In Arizona steht derzeit noch mehr auf dem Spiel, als die politische Zukunft dieses schnell wachsenden Staats im Südwesten der USA. Mit Mark Finchem hat die Republikanische Partei einen Kandidaten für das Amt des Staatssekretärs ins Rennen geschickt, der im Kampf gegen vermeintlichen »Wahlbetrug« als besonders entschlossen gilt. Momentan hält Katie Hobbs selbst noch dieses Amt inne und hofft, es an den Demokraten Adrian Fontes weiterzureichen. Gewinnt jedoch Finchem im November gegen Fontes, bedeutet das höchstwahrscheinlich auch, dass die Auszählung der Stimmen bei der nächsten Präsidentschaftswahl unter der Aufsicht Finchems stattfinden wird. Damit hätten dieselben Kräfte die Kontrolle über den Wahlprozess, die seit bald zwei Jahren versuchen, diesen zu delegitimieren. Es ist nicht auszuschließen, dass die Ergebnisse in Arizona auch 2024 wieder knapp ausfallen werden.

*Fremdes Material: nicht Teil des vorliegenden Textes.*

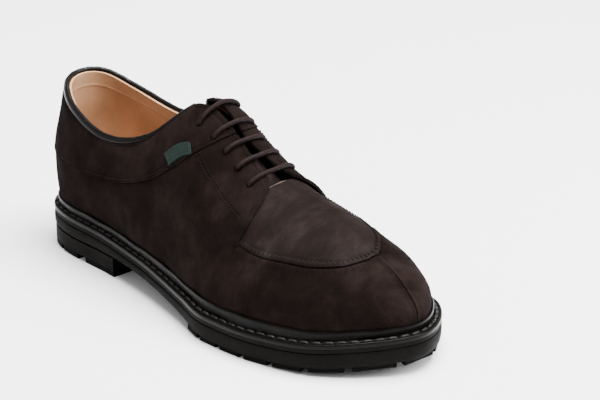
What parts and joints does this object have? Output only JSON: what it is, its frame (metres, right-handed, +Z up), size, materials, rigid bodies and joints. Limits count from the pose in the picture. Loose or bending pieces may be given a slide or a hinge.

Zudem könnte sich in Arizona im November entscheiden, ob die Demokratische Partei die Mehrheit im Senat behält. Im Gegensatz zum Abgeordnetenhaus gibt es hier für Joe Bidens Partei noch eine Chance auf die Mehrheit. Der republikanische Anwärter auf den Senatssitz, Blake Masters, steht dem rechten Tech-Investor Peter Thiel nahe und fällt immer wieder mit rassistischen Äußerungen gegenüber Schwarzen und Latinos auf. Trotzdem liegt er in den meisten Umfragen nur knapp hinter dem Amtsinhaber Mark Kelly.

Auf einer Pressekonferenz der Organisation Latinos Por La Causa runzelt Hobbs die Stirn gegen die blendende Sonne und verspricht, den republikanischen Versuchen, die Ergebnisse demokratischer Wahlen infrage zu stellen, Einhalt gebieten zu wollen. Als Staatssekretärin von Arizona war Katie Hobbs selbst bei der Präsidentschaftswahl 2020 für die Auszählung der Stimmen zuständig. Ihre heutige Gegenkandidatin Kari Lake hatte damals dazu aufgerufen, Hobbs für ihre Rolle bei der angeblichen Wahlfälschung inhaftieren zu lassen. Momentan liegen die beiden in Umfragen nur wenige Prozentpunkte voneinander entfernt.